En attendant, ce n’est pas un hasard si la question de la CSG est centrale dans le propos de François Baroin. Dimanche prochain, la participation devrait être faible. Les Français semblent las de politique. Les sondages, qui donnent une majorité écrasante à LREM, pourraient alors être démentis si on tient compte du poids des retraités et des fonctionnaires, particulièrement concernés par l’augmentation de la CSG, dans un corps électoral limité à 55% de participation. Le pari de François Baroin pourrait alors être gagné : laisser une courte majorité absolue à Macron tout en sauvant les meubles LR avec deux centaines de députés. Et empêcher la scission.
Mon député LR sera-t-il vraiment dans l’opposition?

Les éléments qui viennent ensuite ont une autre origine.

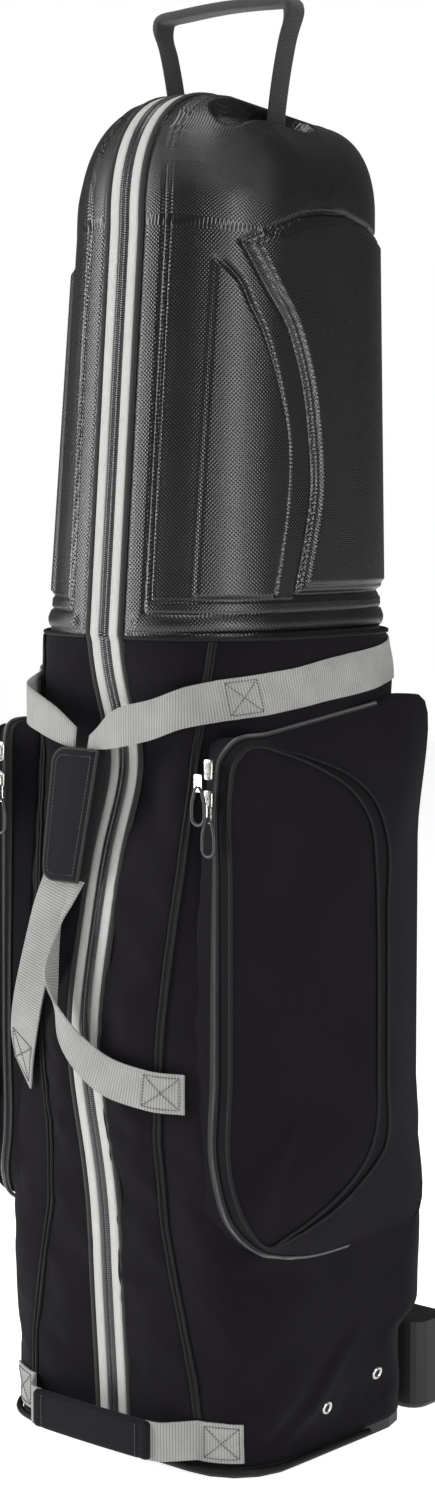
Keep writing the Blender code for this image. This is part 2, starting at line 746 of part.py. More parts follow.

Reste que d’autres obstacles se dressent sur son passage. L’attitude à tenir entre les deux tours du scrutin, alors qu’il prône le front républicain et que l’aile droite sarkozyste qui l’a fait roi préfère le ni-ni. Mais surtout le fait que dans de nombreuses circonscriptions, l’électorat de droite peut être démobilisé par l’incertitude suivante : ce candidat LR sera-t-il bien dans l’opposition ou votera-t-il la confiance à Edouard Philippe dans quelques jours ? François Baroin fait comme si ces questions n’existaient pas et on le comprend. Pragmatique et consensuel, il joue en défense car c’est la moins mauvaise des tactiques. De son point de vue, on ne peut pas vraiment lui donner tort. Mais en admettant que les événements lui permettent de réussir son pari, n’est-ce pas reculer l’échéance ? Il faudra bien un jour qu’un congrès se réunisse et tranche tous les débats idéologiques qui traversent ce parti. Dans cette future bataille, y aura-t-il une place pour le consensuel Baroin ? Rien n’est moins certain.